My kids used to go to private school - there is good and bad about both. The private school they went to was very small - the good was we all knew each other-it was family like. We did have an incident there once, I contacted the administrator (same type position as principal) - when I mentioned it was a small issue, she corrected that it was not and that it would be taken care of. I had no doubt it would be and never had a problem again. And being in private does not prevent bullying and sexual talk - it is easier to squash it once it starts if you have a very good school administrator but it doesn't stop it from starting.
The bad - it was small...you were limited on teacher knowledge .... ie one teacher would need to teach more than one subject matter so for instance my daughter did a project on dolphins - my daughter interviewed a marine biologist specializing in whales and dolphins so in her report she wrote that dolphins live in the oceans and rivers.
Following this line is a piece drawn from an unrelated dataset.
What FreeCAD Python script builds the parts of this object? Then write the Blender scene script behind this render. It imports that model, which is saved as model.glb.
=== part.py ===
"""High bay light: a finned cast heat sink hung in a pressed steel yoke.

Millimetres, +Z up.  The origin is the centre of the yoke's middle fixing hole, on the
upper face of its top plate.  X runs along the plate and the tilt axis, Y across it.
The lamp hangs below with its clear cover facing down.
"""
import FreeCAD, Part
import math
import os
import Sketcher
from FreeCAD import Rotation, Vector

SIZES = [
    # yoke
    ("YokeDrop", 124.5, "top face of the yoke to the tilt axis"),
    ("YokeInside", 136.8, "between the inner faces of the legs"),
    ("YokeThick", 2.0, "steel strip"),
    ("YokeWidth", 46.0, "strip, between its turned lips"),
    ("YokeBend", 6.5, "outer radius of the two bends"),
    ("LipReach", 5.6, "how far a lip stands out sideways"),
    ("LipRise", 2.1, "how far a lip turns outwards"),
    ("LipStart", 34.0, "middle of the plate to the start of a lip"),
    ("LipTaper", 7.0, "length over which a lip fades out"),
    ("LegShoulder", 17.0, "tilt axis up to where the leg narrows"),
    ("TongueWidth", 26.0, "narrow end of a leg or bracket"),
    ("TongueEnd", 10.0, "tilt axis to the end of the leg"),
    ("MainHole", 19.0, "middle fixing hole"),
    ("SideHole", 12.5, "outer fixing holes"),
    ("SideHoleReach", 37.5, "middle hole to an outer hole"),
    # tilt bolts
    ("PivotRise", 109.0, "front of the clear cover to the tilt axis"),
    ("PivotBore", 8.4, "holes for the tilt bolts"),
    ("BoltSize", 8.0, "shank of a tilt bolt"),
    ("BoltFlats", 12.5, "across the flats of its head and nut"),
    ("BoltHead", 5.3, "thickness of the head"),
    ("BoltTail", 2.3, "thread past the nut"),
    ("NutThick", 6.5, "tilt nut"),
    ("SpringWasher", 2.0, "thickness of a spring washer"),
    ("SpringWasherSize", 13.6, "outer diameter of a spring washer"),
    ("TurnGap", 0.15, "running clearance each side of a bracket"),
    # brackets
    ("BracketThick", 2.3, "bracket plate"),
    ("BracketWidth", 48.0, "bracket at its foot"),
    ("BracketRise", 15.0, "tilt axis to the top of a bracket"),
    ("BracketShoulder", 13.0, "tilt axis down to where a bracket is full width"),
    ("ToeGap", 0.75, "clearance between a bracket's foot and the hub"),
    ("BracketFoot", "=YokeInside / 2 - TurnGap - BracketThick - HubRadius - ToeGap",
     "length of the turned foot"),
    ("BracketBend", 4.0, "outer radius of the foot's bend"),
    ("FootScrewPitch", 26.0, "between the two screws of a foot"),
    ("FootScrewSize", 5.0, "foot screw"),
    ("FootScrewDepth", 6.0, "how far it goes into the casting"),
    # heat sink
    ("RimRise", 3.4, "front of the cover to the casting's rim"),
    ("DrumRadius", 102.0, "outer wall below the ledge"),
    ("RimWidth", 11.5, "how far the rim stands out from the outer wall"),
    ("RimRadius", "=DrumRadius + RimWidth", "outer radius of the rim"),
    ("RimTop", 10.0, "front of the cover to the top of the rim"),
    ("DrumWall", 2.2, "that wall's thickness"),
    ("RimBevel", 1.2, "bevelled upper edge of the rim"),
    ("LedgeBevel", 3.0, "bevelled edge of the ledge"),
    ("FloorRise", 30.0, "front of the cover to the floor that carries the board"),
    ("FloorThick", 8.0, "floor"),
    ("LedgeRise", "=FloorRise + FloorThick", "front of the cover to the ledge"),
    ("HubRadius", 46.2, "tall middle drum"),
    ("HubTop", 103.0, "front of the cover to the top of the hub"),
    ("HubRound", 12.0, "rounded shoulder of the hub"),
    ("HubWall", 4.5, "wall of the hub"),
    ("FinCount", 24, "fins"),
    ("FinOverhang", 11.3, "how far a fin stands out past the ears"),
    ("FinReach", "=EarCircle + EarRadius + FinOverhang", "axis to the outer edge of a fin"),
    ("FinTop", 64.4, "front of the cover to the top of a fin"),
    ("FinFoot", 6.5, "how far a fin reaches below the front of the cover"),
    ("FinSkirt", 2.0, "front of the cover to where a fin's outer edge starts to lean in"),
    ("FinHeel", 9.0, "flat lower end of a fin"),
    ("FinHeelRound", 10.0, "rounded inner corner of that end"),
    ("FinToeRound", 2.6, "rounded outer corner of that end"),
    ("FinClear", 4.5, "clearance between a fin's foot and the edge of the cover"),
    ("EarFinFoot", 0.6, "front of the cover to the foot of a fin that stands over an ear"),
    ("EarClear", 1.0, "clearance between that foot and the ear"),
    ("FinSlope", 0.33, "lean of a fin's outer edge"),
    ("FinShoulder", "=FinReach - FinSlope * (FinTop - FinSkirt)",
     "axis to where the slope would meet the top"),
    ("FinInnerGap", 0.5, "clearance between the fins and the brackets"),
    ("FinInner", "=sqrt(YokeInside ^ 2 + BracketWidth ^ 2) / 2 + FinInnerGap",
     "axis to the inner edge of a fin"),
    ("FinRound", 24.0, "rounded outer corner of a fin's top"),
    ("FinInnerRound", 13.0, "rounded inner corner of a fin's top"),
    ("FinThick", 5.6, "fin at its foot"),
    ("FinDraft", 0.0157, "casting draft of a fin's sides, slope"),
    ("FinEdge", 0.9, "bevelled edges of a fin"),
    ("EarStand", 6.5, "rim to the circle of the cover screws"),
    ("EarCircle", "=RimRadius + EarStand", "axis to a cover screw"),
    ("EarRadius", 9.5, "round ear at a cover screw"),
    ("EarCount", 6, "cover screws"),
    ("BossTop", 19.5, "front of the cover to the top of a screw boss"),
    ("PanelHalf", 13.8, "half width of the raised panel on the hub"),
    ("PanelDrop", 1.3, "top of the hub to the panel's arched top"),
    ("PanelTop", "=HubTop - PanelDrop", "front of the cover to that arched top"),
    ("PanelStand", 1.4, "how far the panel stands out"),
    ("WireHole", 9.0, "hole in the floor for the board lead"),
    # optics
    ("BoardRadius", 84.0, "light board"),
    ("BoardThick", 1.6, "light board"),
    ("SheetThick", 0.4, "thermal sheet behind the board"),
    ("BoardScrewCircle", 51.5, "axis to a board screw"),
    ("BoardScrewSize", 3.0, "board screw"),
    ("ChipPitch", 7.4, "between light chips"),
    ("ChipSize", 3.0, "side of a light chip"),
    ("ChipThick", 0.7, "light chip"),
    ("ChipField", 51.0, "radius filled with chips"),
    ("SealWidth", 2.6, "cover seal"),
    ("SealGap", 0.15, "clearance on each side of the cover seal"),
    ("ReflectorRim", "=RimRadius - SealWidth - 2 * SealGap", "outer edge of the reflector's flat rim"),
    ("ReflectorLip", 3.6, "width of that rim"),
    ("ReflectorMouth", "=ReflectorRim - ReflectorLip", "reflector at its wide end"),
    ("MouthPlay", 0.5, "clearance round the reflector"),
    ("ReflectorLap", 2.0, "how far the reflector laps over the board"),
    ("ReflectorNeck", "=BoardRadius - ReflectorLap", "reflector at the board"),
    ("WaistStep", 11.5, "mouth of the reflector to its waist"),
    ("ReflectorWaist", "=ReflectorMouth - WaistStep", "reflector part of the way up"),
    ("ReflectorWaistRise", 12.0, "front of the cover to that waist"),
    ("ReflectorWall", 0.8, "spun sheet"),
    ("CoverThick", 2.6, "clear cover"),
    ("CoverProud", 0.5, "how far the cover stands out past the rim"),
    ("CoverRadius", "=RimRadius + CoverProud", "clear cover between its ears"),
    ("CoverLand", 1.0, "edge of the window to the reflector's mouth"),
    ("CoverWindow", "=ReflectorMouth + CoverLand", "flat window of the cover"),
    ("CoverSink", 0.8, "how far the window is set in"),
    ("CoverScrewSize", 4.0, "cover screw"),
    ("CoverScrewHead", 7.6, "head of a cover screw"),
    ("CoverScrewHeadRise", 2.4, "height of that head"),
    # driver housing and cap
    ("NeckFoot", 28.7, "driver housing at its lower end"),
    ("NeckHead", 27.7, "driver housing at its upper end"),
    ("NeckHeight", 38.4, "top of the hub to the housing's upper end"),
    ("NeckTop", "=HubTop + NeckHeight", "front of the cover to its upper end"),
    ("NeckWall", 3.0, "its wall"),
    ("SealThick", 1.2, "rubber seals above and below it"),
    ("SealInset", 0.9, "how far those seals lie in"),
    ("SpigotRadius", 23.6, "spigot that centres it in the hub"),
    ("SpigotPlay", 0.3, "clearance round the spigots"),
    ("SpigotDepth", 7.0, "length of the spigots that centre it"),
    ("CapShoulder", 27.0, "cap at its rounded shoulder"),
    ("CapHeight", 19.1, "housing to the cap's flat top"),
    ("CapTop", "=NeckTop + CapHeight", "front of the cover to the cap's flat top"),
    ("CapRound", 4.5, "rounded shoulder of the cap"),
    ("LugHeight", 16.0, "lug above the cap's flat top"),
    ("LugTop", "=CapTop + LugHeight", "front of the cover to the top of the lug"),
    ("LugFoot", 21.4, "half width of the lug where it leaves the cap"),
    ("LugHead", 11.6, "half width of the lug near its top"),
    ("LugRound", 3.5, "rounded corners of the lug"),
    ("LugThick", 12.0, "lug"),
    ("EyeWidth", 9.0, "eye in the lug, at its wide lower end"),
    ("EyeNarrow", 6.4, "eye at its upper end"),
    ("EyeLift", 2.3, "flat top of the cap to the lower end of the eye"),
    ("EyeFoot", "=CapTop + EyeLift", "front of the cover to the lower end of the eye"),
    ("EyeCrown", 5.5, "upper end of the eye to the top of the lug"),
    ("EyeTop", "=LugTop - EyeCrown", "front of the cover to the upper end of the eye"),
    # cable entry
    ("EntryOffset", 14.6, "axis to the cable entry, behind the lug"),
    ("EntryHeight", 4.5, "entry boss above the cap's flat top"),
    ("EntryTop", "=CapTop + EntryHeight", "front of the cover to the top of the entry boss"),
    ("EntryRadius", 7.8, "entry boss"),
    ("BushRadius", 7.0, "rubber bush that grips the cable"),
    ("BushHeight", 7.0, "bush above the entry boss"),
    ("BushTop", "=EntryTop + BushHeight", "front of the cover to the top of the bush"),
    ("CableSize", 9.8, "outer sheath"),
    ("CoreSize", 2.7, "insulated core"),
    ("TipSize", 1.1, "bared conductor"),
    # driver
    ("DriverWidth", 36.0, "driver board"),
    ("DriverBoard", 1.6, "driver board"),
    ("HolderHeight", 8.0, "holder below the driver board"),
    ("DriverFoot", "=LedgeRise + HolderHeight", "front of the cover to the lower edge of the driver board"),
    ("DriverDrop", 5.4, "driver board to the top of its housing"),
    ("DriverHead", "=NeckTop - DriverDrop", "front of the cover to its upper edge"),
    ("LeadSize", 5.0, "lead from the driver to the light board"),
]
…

The teacher corrected it saying that dolphins do not live the rivers - untrue there is a river dolphin --- quite rare species but there is a river dolphin. Similar for things like foreign languages you are limited because money-wise to pay for a teacher specializing in Spanish or French or other - it doesn't make sense.
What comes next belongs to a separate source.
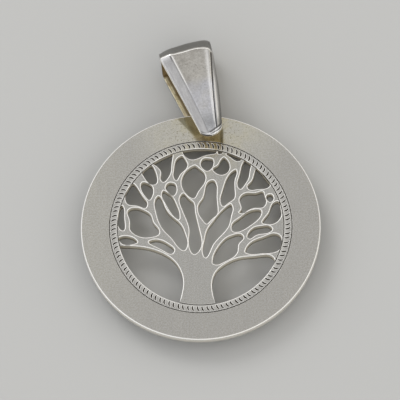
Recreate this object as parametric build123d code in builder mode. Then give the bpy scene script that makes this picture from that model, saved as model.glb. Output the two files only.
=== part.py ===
from build123d import *
from math import atan2, cos, degrees, pi, radians, sin, tan
import os

os.makedirs("parts", exist_ok=True)

# Tree of life pendant lying face up: X to the right, Y towards the bail, Z up.
# The origin is on the ground, under the middle of the whole.

# Disc
disc_r = 12.5
disc_thickness = 1.0
disc_chamfer = 0.1
rim_width = 2.97
border_width = 0.85

# Rope border engraved round the opening: two lines, and curved strokes between them, cut in pairs
engraving_depth = 0.12
line_width = 0.1
rope_pitch = 0.512
pair_shift = 0.04
rope_turn = 2.1
stroke_reach = 0.57
stroke_offset = 0.27
stroke_bow = 0.19
stroke_hollow = 0.03
stroke_foot = 0.07

# Post: plain pin through the rim, from leaf to leaf of the bail
post_r = 0.45
post_clearance = 0.1
post_end_gap = 0.04
post_turn = -2.6

# Bail: a tapered strip folded astride the rim, its front leaf channelled
bail_turn = 16.8
sheet = 0.45
front_gap = 2.35
back_gap = 0.5
front_spread = 5.7
back_spread = 2.9
tip_reach = 1.9
belly_reach = 2.6
crease_reach = 7.15
fold_rise = 1.95
back_crease_rise = 0.8
fold_front_share = 0.55
fold_rear_share = 0.23

# Bail: half widths, and how far each place is set across
tip_half_width = 1.04
belly_half_width = 1.97
crease_half_width = 2.65
back_tip_half_width = 1.05
back_crease_half_width = 2.7
tip_shift = 0.2
belly_shift = 0.29
crease_shift = 0.05
fold_shift = 0.35
back_crease_shift = 0.2
back_tip_shift = 0.18

# Bail: how high the middle panel stands over the edges, and the widths of the bevels beside it
channel_rise = 0.65
crease_rise = 0.5
back_crown = 0.12
tip_bevel_left = 0.9
tip_bevel_right = 0.74
belly_bevel_left = 1.0
belly_bevel_right = 0.85
crease_bevel_left = 1.12
crease_bevel_right = 0.3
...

So as they approached middle school - and we moved to a better school system it made sense academically to attend public. And you cannot keep your child sheltered forever even if you were to home-school. At some point they need to enter the "real" world.
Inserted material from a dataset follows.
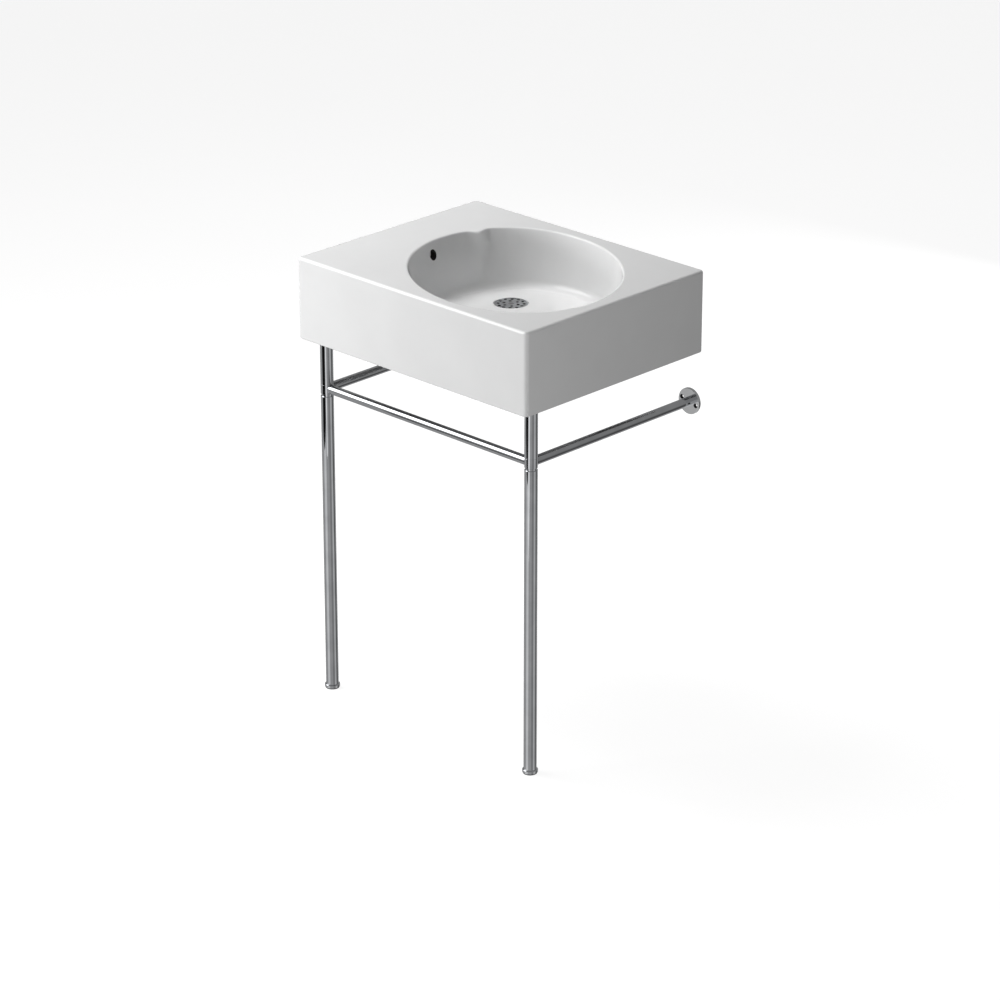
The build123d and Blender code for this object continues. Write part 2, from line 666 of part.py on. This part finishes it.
    # wall flange with two countersunk holes and a spigot
    with BuildPart() as wall_flange:
        with BuildSketch(Plane.XZ):
            with Locations((px, RAIL_Z)):
                Circle(FLANGE_R)
        extrude(amount=FLANGE_T)
        fillet(wall_flange.faces().sort_by(Axis.Y)[0].edges(), 0.8)
        tilt = math.radians(FLANGE_TILT)
        hx = 0.5 * FLANGE_PCD * math.cos(tilt)
        hz = 0.5 * FLANGE_PCD * math.sin(tilt)
        with Locations(
            Plane((px + hx, -FLANGE_T, RAIL_Z + hz), x_dir=(1, 0, 0), z_dir=(0, -1, 0)),
            Plane((px - hx, -FLANGE_T, RAIL_Z - hz), x_dir=(1, 0, 0), z_dir=(0, -1, 0)),
        ):
            CounterSinkHole(
                radius=FLANGE_HOLE_R,
                counter_sink_radius=FLANGE_CSK_R,
                depth=FLANGE_T + 1.0,
                counter_sink_angle=90,
            )
        with BuildSketch(Plane.XZ.offset(FLANGE_T)):
            with Locations((px, RAIL_Z)):
                Circle(SPIGOT_R)
        extrude(amount=18.0)
        with BuildSketch(Plane.XY.offset(RAIL_Z - RAIL_R - 1.0)):
            with Locations((px, -FLANGE_T - 9.0)):
                Circle(2.0)
        extrude(amount=6.0, mode=Mode.SUBTRACT)
    wall_flange.part.label = side + "_wall_flange"
    export_step(wall_flange.part, "parts/" + side + "_wall_flange.step")

# front rail between the two corner joints
with BuildPart() as front_rail:
    with BuildSketch(Plane((-POST_X, POST_Y, RAIL_Z), x_dir=(0, 1, 0), z_dir=(1, 0, 0))):
        Circle(RAIL_R)
        Circle(RAIL_IN_R, mode=Mode.SUBTRACT)
    extrude(amount=2 * POST_X)
    with BuildSketch(Plane.XY.offset(RAIL_Z - 20.0)):
        with Locations((-POST_X, POST_Y), (POST_X, POST_Y)):
            Circle(COPE_R)
    extrude(amount=40.0, mode=Mode.SUBTRACT)
    with BuildSketch(Plane.XY.offset(RAIL_Z - RAIL_R - 2.0)):
        with Locations(
            (-POST_X + POST_R + 9.0, POST_Y), (POST_X - POST_R - 9.0, POST_Y)
        ):
            Circle(2.0)
    extrude(amount=8.0, mode=Mode.SUBTRACT)
front_rail.part.label = "front_rail"
export_step(front_rail.part, "parts/front_rail.step")

# headless screws under the rail ends that lock the spigots
screw_spots = []
for sx in (-1.0, 1.0):
    screw_spots.append((sx * POST_X, POST_Y + POST_R + 9.0))
    screw_spots.append((sx * (POST_X - POST_R - 9.0), POST_Y))
    screw_spots.append((sx * POST_X, -FLANGE_T - 9.0))
with BuildPart() as rail_set_screws:
    with BuildSketch(Plane.XY.offset(RAIL_Z - RAIL_R + 0.3)):
        with Locations(*screw_spots):
            Circle(1.98)
    extrude(amount=3.6)
    with BuildSketch(Plane.XY.offset(RAIL_Z - RAIL_R + 0.3)):
        with Locations(*screw_spots):
            RegularPolygon(1.1, 6)
    extrude(amount=1.6, mode=Mode.SUBTRACT)
rail_set_screws.part.label = "rail_set_screws"
export_step(rail_set_screws.part, "parts/rail_set_screws.step")

print("rail height above floor", RAIL_Z - FLOOR_Z, "legs stand at", FLOOR_Z)
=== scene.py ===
import bpy
import json
import math
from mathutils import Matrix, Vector

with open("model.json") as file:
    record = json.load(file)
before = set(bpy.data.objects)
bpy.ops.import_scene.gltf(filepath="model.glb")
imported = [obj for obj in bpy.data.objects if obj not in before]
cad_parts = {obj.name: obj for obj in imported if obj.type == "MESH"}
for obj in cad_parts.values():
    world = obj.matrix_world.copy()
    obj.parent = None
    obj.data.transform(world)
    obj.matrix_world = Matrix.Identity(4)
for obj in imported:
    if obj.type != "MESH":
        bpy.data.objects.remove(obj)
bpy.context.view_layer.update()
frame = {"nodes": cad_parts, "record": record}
nodes = frame["nodes"]
scene = bpy.context.scene

FLOOR_Z = -0.842


# ---------------------------------------------------------------------------
# Node helpers
# ---------------------------------------------------------------------------
def new_material(name):
    m = bpy.data.materials.new(name)
    m.use_nodes = True
    nt = m.node_tree
    nt.nodes.clear()
    out = nt.nodes.new("ShaderNodeOutputMaterial")
    bsdf = nt.nodes.new("ShaderNodeBsdfPrincipled")
    nt.links.new(bsdf.outputs["BSDF"], out.inputs["Surface"])
    return m, nt, bsdf


def coords(nt):
    tc = nt.nodes.new("ShaderNodeTexCoord")
    return tc.outputs["Object"]


def noise(nt, vec, scale, detail=3.0, rough=0.5, stretch=None):
    if stretch is not None:
        mp = nt.nodes.new("ShaderNodeMapping")
        mp.inputs["Scale"].default_value = stretch
        nt.links.new(vec, mp.inputs["Vector"])
        vec = mp.outputs["Vector"]
    n = nt.nodes.new("ShaderNodeTexNoise")
    n.inputs["Scale"].default_value = scale
    n.inputs["Detail"].default_value = detail
    n.inputs["Roughness"].default_value = rough
    nt.links.new(vec, n.inputs["Vector"])
    return n.outputs["Fac"]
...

Funny my older daughter is a senior - one of the colleges she applied to is a Christian college. Their essays as you would suspect were a bit different. In one she wrote how attending a public school after attending a private Christian school made her a better Christian. I think it solidifies your beliefs - and makes you stronger when you have to deal with people who may not have as strong as values or different values than your own. It opens your eyes to others and their values and allows you to think about what is important to you and what you value. At some point your children are going to need to learn to work/handle others that are different than you and have different values good, bad or simply just different. Better they do so when they are in your home and can discuss it with you, than away at college or after in their own apartment or at work.
Is it perfect - no - but neither was private school. As long as the school is willing to help out and put a stop to this behavior my daughter will learn from it and it will help her in the future how to appropriately deal with it.